When the Centers for Medicare & Medicaid Services (CMS) Administration Seema Verma first announced Medicare providers would be getting emergency assistance payments to help them maintain stability amid the coronavirus, she said the money would come with “no strings attached.”
But that’s not entirely true, home health and hospice providers have learned as they receive their chunks of the $30 billion in grant funding.
The funds come with terms and conditions, which were released by the Department of Health & Human Services (HHS) Friday alongside the first round of payments. Providers must agree to those and confirm receipt of the funds within 30 days of getting their direct deposits.
If those terms are violated, it seems providers could be responsible for repaying the money.
Some of the conditions are straightforward: Providers must have received Medicare fee-for-service (FFS) reimbursements last year to qualify. Additionally, they must agree not to ask COVID-19 patients for out-of-pocket payments in excess of what they would have to pay if the care had been provided by an in-network provider.
Other terms are more ambiguous — and appear to be in direct opposition with what CMS told providers last week. For example, HHS is stipulating that providers must use the payments for coronavirus-specific expenses, though agencies do not have to be treating COVID-19 positive patients to be eligible.
“The recipient certifies that the payment will only be used to prevent, prepare for and respond to coronavirus, and shall reimburse the recipient only for health care related expenses or lost revenues that are attributable to coronavirus,” HHS’s terms and conditions say.
Plus, providers must document how they’re spending their payments, which are based on 2019 Medicare revenue. So while home health and hospice agencies may not necessarily be responsible for repaying the funds, they all must be accountable for it, according to National Association for Home Care & Hospice (NAHC) President William A. Dombi.
“These are not repayable emergency funds,” Dombi told members in a policy update posted to YouTube. “Instead, you will need to be accountable for them, tying them to your direct and indirect COVID-19 costs, as well as lost revenue.”
The terms and conditions of the payments came out just days after Verma explained the funding bumps would not have to be repaid and could be used at providers’ discretion.
“There are no strings attached,” she said during an April 7 White House press briefing. “So the health care providers that are receiving these dollars can essentially spend that in any way that they see fit.”

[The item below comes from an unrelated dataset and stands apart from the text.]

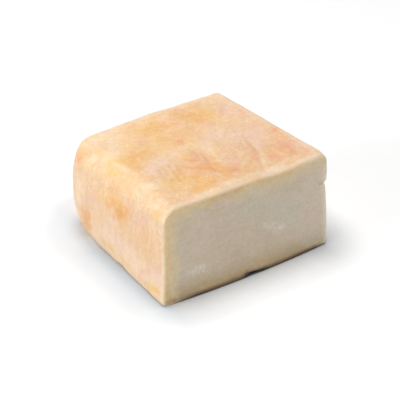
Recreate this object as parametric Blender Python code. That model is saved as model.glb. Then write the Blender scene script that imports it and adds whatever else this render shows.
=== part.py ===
"""A quarter of a soft square cheese with a washed rind, as cut from the whole loaf.

X runs from a rind side (-X) to a cut side (+X), and Y from a cut side (-Y) to a rind side (+Y), with Z up.
The two rind sides meet in the loaf's rounded corner, and the top rolls over into them with a soft shoulder.
The underside is flat, so the piece rests on it. Sizes are in metres.
"""
import math

import bmesh
import bpy
import numpy as np
from mathutils import Vector, noise

# The cut piece
WIDTH = 0.095
DEPTH = 0.094
HEIGHT = 0.054

# Rounding of the rind
CORNER_RADIUS = 0.0177
SHOULDER = 0.0100
SHOULDER_LOSS_AT_CORNER = 0.0085
SHOULDER_LOSS_REACH = 0.014
SHOULDER_BACK_END = 0.0075
SHOULDER_FRONT_END = 0.0080
FOOT_RADIUS = 0.0026
FOOT_GAIN_AT_CORNER = 0.0016
FOOT_NICK_PLACE = 0.0535
FOOT_NICK_HALF_WIDTH = 0.0045
FOOT_NICK = 0.0026

# Swelling of the rind sides: most by the loaf's corner, little where the sides were cut
BULGE = 0.0052
BULGE_SHARE_AT_CUT = 0.08
BULGE_SKEW = 0.45
BULGE_REACH = 0.0285
FOOT_FLARE = 0.0026
LOW_CORNER_FULLNESS = 0.0020
LOW_CORNER_SHARE_UP = 0.21
LOW_CORNER_HALF_SHARE = 0.15

# Unevenness of the top
CORNER_DROP = 0.0041
CORNER_DROP_REACH = 0.024
RIM_DIP = 0.0009
RIM_DIP_PLACE = 0.069
RIM_DIP_HALF_WIDTH = 0.009
RIM_DIP_REACH = 0.014
RIM_SAG = 0.0008
RIM_SAG_PLACE = 0.017
RIM_SAG_HALF_WIDTH = 0.014
RIM_SAG_REACH = 0.020
SIDE_RIM_RISE = 0.0008
CUT_CORNER_RISE = 0.0011
CUT_CORNER_ROUNDING = 0.0011
CUT_CORNER_ROUNDING_REACH = 0.0025

# Cut sides: their slant and how far the soft paste sags out at the foot
FRONT_SLANT = 0.0016
FRONT_LEAN = 0.0009
FRONT_SAG = 0.0021
SIDE_SLANT = 0.0026
SIDE_LEAN = 0.0031
SIDE_SAG = 0.0010

# The edge between the two cut sides: a small lip left by the knife, and the notch that breaks it
EDGE_ROUNDING = 0.0016
LIP = 0.0016
LIP_FULLNESS = 1.12
LIP_LOSS_AT_TOP = 0.65
LIP_REACH = 0.011
NOTCH_PLACE = 0.0383
NOTCH_DEPTH = 0.0008
NOTCH_STEP = 0.0006
NOTCH_FALL = 0.0008
NOTCH_RECOVERY = 0.018

# The foot: its rim doesn't quite reach the ground, least under the front cut, which has a small hollow
HOLLOW_PLACE = 0.0468
HOLLOW_STEEP_HALF_WIDTH = 0.0016
HOLLOW_LONG_HALF_WIDTH = 0.0060
HOLLOW_HEIGHT = 0.0020
FRONT_LIFT = 0.0002
FOOT_LIFT = 0.0004
FOOT_LIFT_LEAST = 0.00015
FOOT_LIFT_REACH = 0.007
FOOT_LIFT_HEIGHT = 0.009
FOOT_WAVE = 0.0006

# Hand-made unevenness of the rind and of the cut
RIND_RELIEF = 0.00045
RIND_RELIEF_SIZE = 0.024
RIND_FINE_RELIEF = 0.00022
RIND_FINE_SIZE = 0.0105
RIND_RELIEF_DEPTH = 0.008
CUT_RELIEF = 0.00022
CUT_RELIEF_SIZE = 0.016
FOOT_WAVE_SIZE = 0.012

# Spacing of the mesh: close where the rind is rounded, wider where it is nearly flat
RIM_SPACING = 0.0012
ROUND_SPACING = 0.0018
FLAT_SPACING = 0.0036

NAME = "taleggio_quarter"
COLOUR = (0.896, 0.610, 0.376)
ROUGHNESS = 0.6
SHARP_ANGLE = math.radians(38)
TINY = 1e-9


def clear_scene():
    for thing in list(bpy.data.objects):
        bpy.data.objects.remove(thing)


def evenly(start, end, spacing):
    """Places between start and end, about one spacing apart, without the two ends."""
    cells = max(1, round((end - start) / spacing))
    return [start + (end - start) * i / cells for i in range(1, cells)]


def stations_in(length, extra=()):
    """Where the blank is sliced, counted inwards from a rind side, and at some extra places too."""
    rim = length - EDGE_ROUNDING
    ends = [CORNER_RADIUS, *extra, rim]
    round_part = evenly(RIM_SPACING, CORNER_RADIUS, ROUND_SPACING)
    flat_part = []
    for start, end in zip(ends, ends[1:]):
        flat_part += [start] + evenly(start, end, FLAT_SPACING)
    return [RIM_SPACING] + round_part + flat_part + [rim]


def stations_up():
    """Where the blank is sliced, counted up from the ground."""
    foot = FOOT_RADIUS + RIM_SPACING
    shoulder = HEIGHT - SHOULDER
    notch = [NOTCH_PLACE + NOTCH_STEP * step for step in (-2, -1, 0, 1, 2)]
    tucked = evenly(RIM_SPACING, foot, ROUND_SPACING)
    below = evenly(foot, notch[0], FLAT_SPACING)
    above = [shoulder] + evenly(shoulder, HEIGHT - RIM_SPACING, ROUND_SPACING)
    feet = [RIM_SPACING] + tucked + [foot]
    return feet + below + notch + above + [HEIGHT - RIM_SPACING]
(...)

Instead, it seems that providers must agree to the aforementioned terms or return the grant funding in full. However, that could change going forward, according to attorneys at the law firm Arnall Golden Gregory.
“Given that there’s going to be quarterly reporting and other requirements, common sense tells me that there will be an accounting at the end of this,” Arnall Golden Gregory partner Hedy Silver Rubinger told HHCN’s sister site Skilled Nursing News.
That means providers could be allowed to keep some of the money, while later being asked for refunds for anything that CMS deems unrelated to COVID-19.
The $30 billion in grant funding being divided up between providers is part of $100 billion set aside for health care providers under the CARES Act. Verma has said the remaining $70 billion will be distributed more broadly across the health care system and that more details on disbursement are coming soon.